Sunday, May 28, 2006

There is something deeper than apathy

I have been trying to figure out one of my friends for a long time, what exactley is wrong with him and with the gift of prophecy trying to understand what exactley I need to do to help him. This is come to no avail as of yet, and it quite honestly is begining to frustrate me that one of my best friends here because he can't understand himself is not making the moves into which he should be making to accomplish what he wants to accomplish. I think he understands it more than he knows and doesn't care he is falling in to something deepr than apathy.

I was in his room for about 15 minutes or so and I penned these words: I am going to try to understand them through the following minutes or so. I am going to duke this one out with God tonight. You are more than welcome to follow along through my duking or you can skip to the bottom I'll put something like begin to read here in all caps this is mainly just for me...

Here are my words:

Maybe it was silence
Maybe it was truth
the words you call me to say

upside down this world is
no longer true...its truth

I hate to be silent...but it was to be
That is hard...I feel the beckon

I see purpose
joyous in those things I do

but this one is harder
It forces me to think

It forces me to tune my thoughts
letting the blood come

upside down
you are upside down

This world is upside down

I can't say I have ever written a song upside down before...let alone something that doesn't make sense to me right side up. Normally my words can be interpretted as deeper than my own understanding at the present time but this is deeper and more different than I have wrote. I sit here reading it over and over and I can't understand it at all.

I find that either I am at fault or everyone else is. I think it would be easy to say everyone else is but much harder indeed to say that I am at fault. I believe I probably am somewhere but I can't see it.

Maybe I am selfish. Guillty. Maybe I am prideful. Guilty. Maybe I don't act in accordance with the higest will. Guilty. I don't know I am a sinner, I understand that fully. I have this desire to go to Asia, to do what, there are two different things I could be a great designer or I could be helping people. Should I switch over to construction managment. Then why have I had this desire to be an architect for so long. Why do my major and my desire to help not align as perfectly as I though they would at one point. Maybe its because everything isn't suppose to align as I deem it to be aligned. Maybe the architect upstairs wants a curve here or there to make it more beautiful. He doesn't want to be completely functionable as we see it. God wants to make things beautiful.

Perhaps I am all imagining this God thing, I mean everyone seems to be backsliding, not developing a passion for christ except me. Why do I seem to find such deepness where others don't. There is something much deeper than apathy going on here. What could it be? I have no idea. Why do people like him exist, and what if his purpose is just what I am doing here to strengthen the foundations? Wouldn't God be using people. But God never uses is a bad way. I have all these foundational truths within my head and I see what the principles of christ are and following them how they can help you but I see that if you do not have the holy spirit it doesn't seem to help and even when you do it doesn't completely.

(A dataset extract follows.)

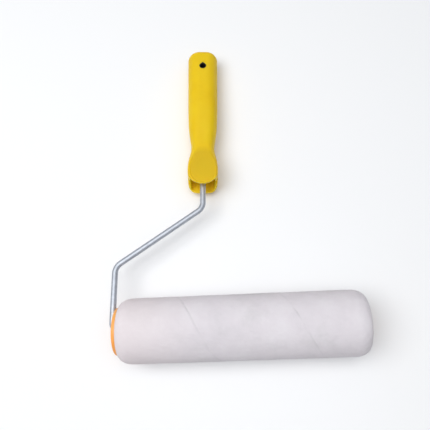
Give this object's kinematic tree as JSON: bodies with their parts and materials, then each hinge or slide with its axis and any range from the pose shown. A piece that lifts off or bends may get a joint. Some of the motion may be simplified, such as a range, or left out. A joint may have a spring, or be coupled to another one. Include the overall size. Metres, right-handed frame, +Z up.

That in lies my frustration I am not frustrated with the non-christians but the christians who no longer want anything deeper or if they do are unwilling to grab hold of it because of the deeper thing than apathy which I haven't quite put a name too. I am so frustrated with all of it. And all these questions plague my mind, and I understand what is coming but perhaps need to understand more before I take certain actions that would never jepordize but may make a dent in the whole beautiful picture but it's still so big the dent doesn't mattter.

Ug! ? ! ? I have no idea. Emo kids, they are very interesting people. They seem to not care. Why? I don't know they don't care enough to give or think about a proper answer. They avoid it with things that come from their emotions. So they let there emotions control them worse than girls often times. I would say I am a healty match of emo and intelectual. But the thing is I still have some balancing to do. The world appears upside down, it need to be either flipped in my direction or I need to do a flip, a 180.

I got to meet this kids friend this weekend it reminded me a lot of my best friend. Perhaps when two people that are pretty much the same...screw this...this isn't working.

Alright I'll go again. I prayer a very odd prayer the other day for him. I prayed that all his stuff would be put on me. I thought if we were supposed to carry our brothers burdens we should pray for that so I did. I have been a little downcast but it has been used for me. Maybe I am being selfish with all this blessing.

Yah that word has changed meanings so much this year. Especially with blessing being crappy circumstances. I am doing something wrong with all my crazy prayer life. I am taking away the blessings of others. I am going to look up that story.